Output exactly the lines from the first one down to the line containing "procedural material: short", inclusive.
** START Data provided **
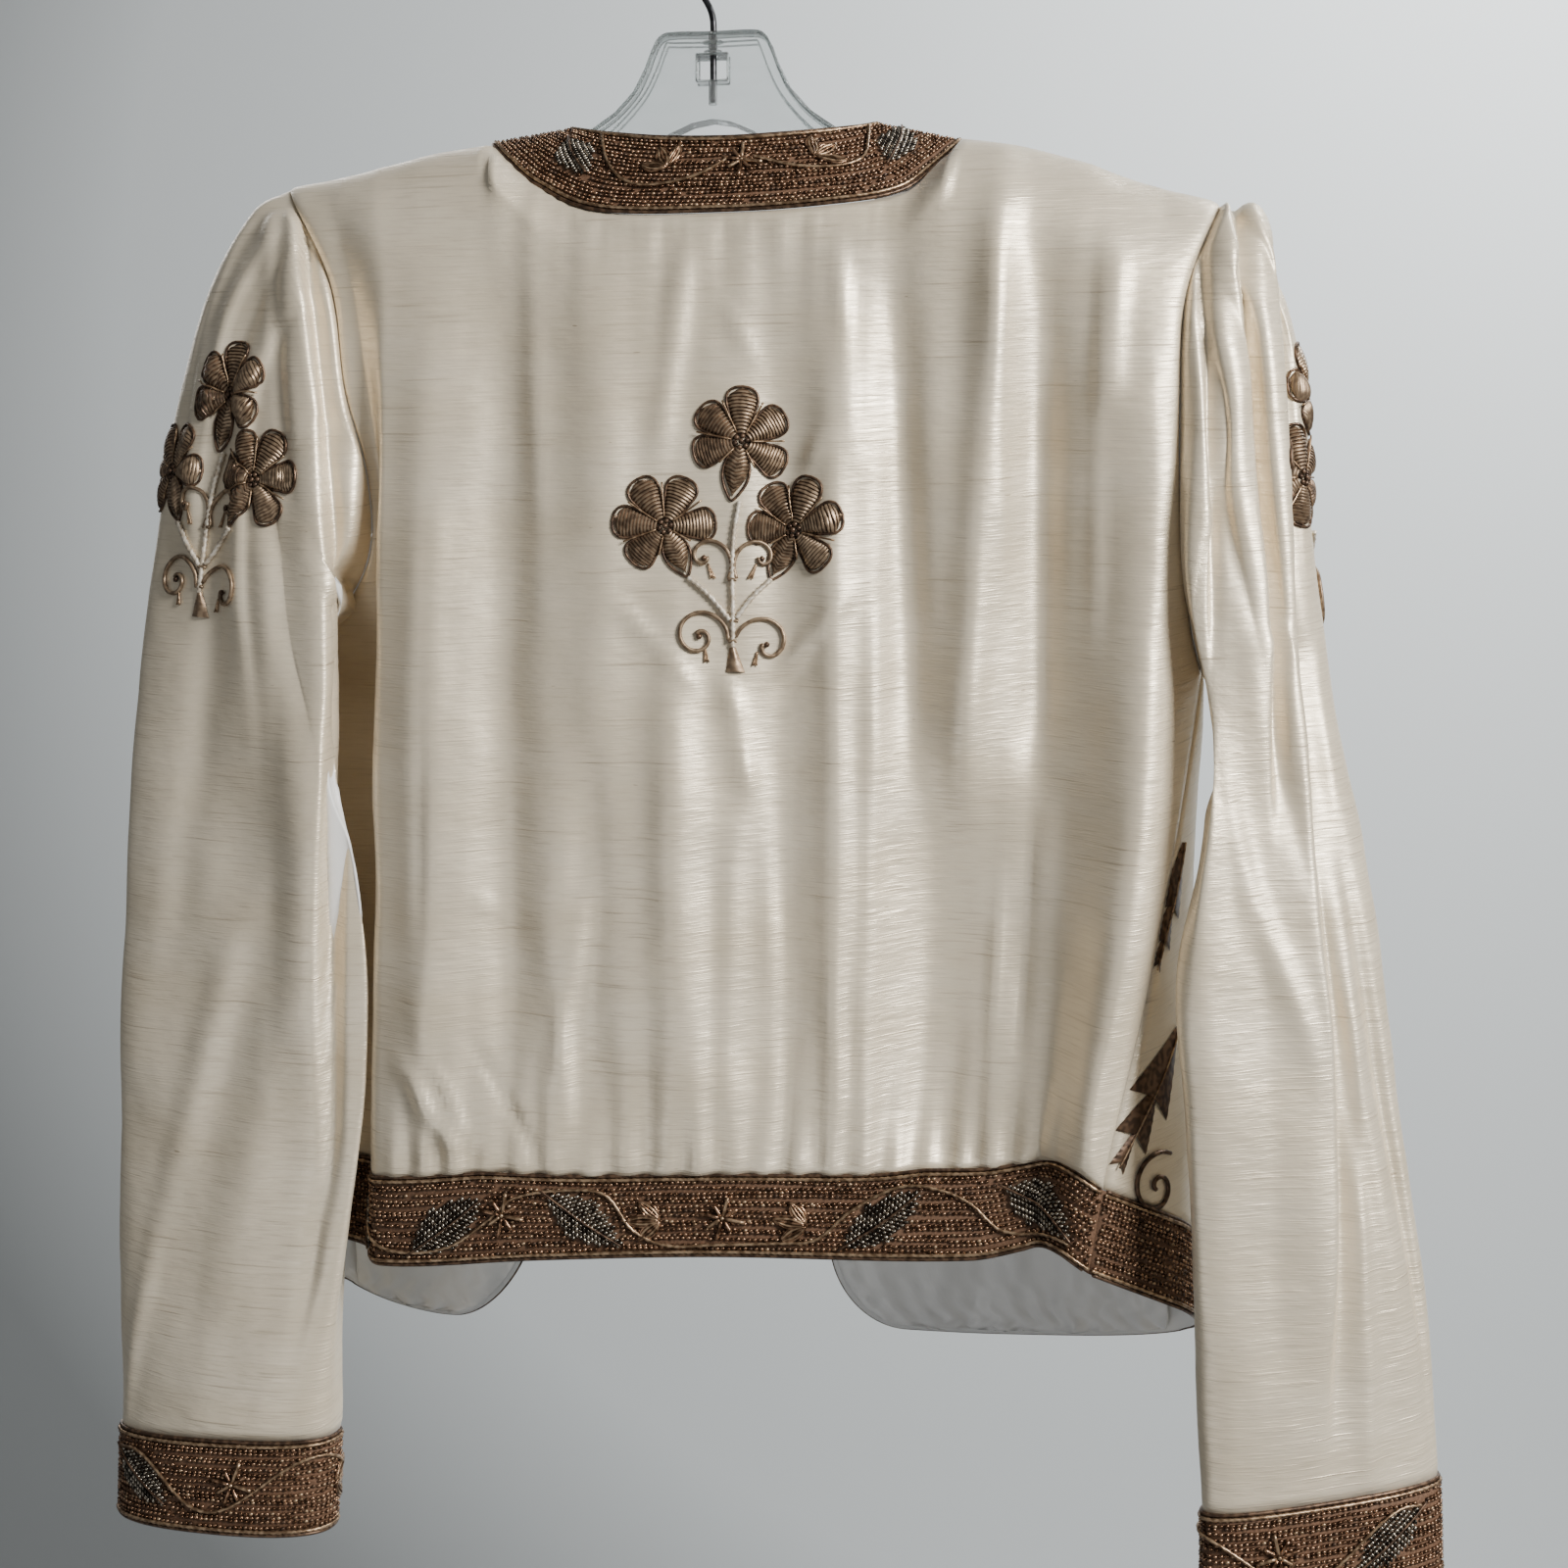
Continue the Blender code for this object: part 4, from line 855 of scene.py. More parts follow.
class Finish:
    """A procedural material: short calls that add nodes and join them."""

    def __init__(self, name, roughness, metallic=0.0, **sockets):
        self.material = bpy.data.materials.new(name)
        self.material.use_nodes = True
        self.tree = self.material.node_tree
        self.shader = self.tree.nodes["Principled BSDF"]
        self.shader.inputs["Roughness"].default_value = roughness
        self.shader.inputs["Metallic"].default_value = metallic
        for socket, value in sockets.items():
            self.shader.inputs[socket.replace("_", " ")].default_value = value

    def node(self, kind, **values):
        """A node; values are its own settings, or the values of its inputs."""
        made = self.tree.nodes.new(kind)
        for key, value in values.items():
            if key in made.inputs:
                made.inputs[key].default_value = value
            else:
                setattr(made, key, value)
        return made

    def join(self, a, out, b, into):
        """Links an output to an input."""
        self.tree.links.new(a.outputs[out], b.inputs[into])

    def grain(self, where, scale, detail):
        """Noise over the cloth's own places (UV) or the object's, stretched by a scale."""
        coords = self.node("ShaderNodeTexCoord")
        mapping = self.node("ShaderNodeMapping", Scale=scale)
        self.join(coords, where, mapping, "Vector")
        made = self.node("ShaderNodeTexNoise", Scale=1.0, Detail=detail, Roughness=0.5)
        self.join(mapping, "Vector", made, "Vector")
        return made

    def ramp(self, source, low, high, bottom=0.0, top=1.0):
        """A noise turned into marks: bottom below low, top above high."""
        made = self.node("ShaderNodeMapRange")
        for key, value in (("From Min", low), ("From Max", high), ("To Min", bottom), ("To Max", top)):
            made.inputs[key].default_value = value
        self.join(source, 0, made, "Value")
        return made

    def blend(self, fac, first, second):
        """A colour between two: each a colour, or a node whose colour is used."""
        made = self.node("ShaderNodeMix", data_type="RGBA")
        self.tree.links.new(fac.outputs[0], made.inputs[0])
        for socket, colour in ((6, first), (7, second)):
            if isinstance(colour, tuple):
                made.inputs[socket].default_value = (*colour, 1.0)
            else:
                self.tree.links.new(colour.outputs[2], made.inputs[socket])
        return made

    def paint(self, colour):
        """Gives the shader a node's colour."""
        self.tree.links.new(colour.outputs[2], self.shader.inputs["Base Color"])

    def rough(self, source):
        """Gives the shader a node's value as its roughness."""
        self.tree.links.new(source.outputs[0], self.shader.inputs["Roughness"])

    def relief(self, layers, distance):
        """Bump from (node, strength) layers."""
        before = None
        for source, strength in layers:
            made = self.node("ShaderNodeBump", Strength=strength, Distance=distance)
            self.join(source, 0, made, "Height")
            if before:
                self.join(before, "Normal", made, "Normal")
            before = made
        self.join(before, "Normal", self.shader, "Normal")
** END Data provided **
Result for this task:
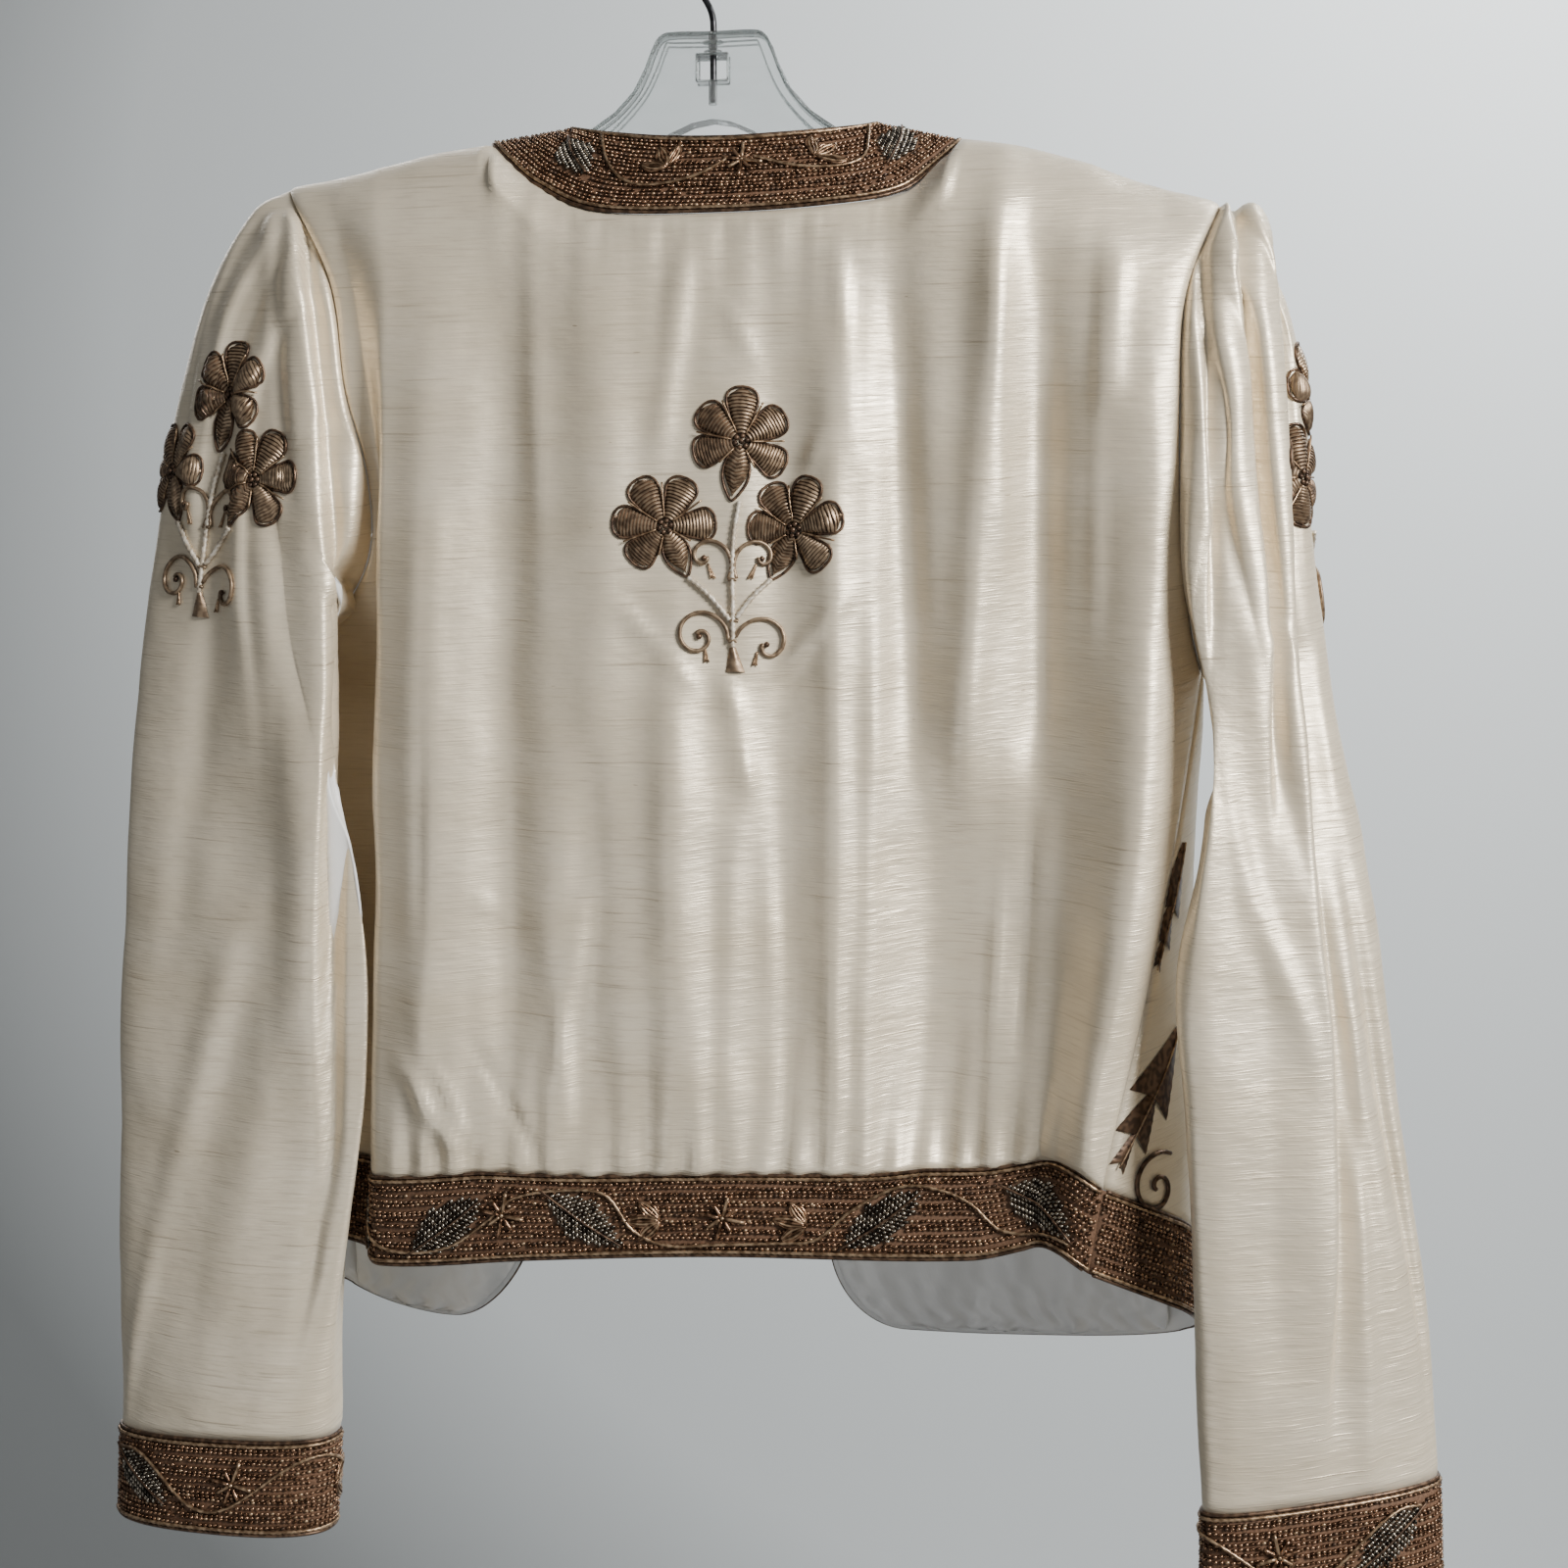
Continue the Blender code for this object: part 4, from line 855 of scene.py. More parts follow.
class Finish:
    """A procedural material: short calls that add nodes and join them."""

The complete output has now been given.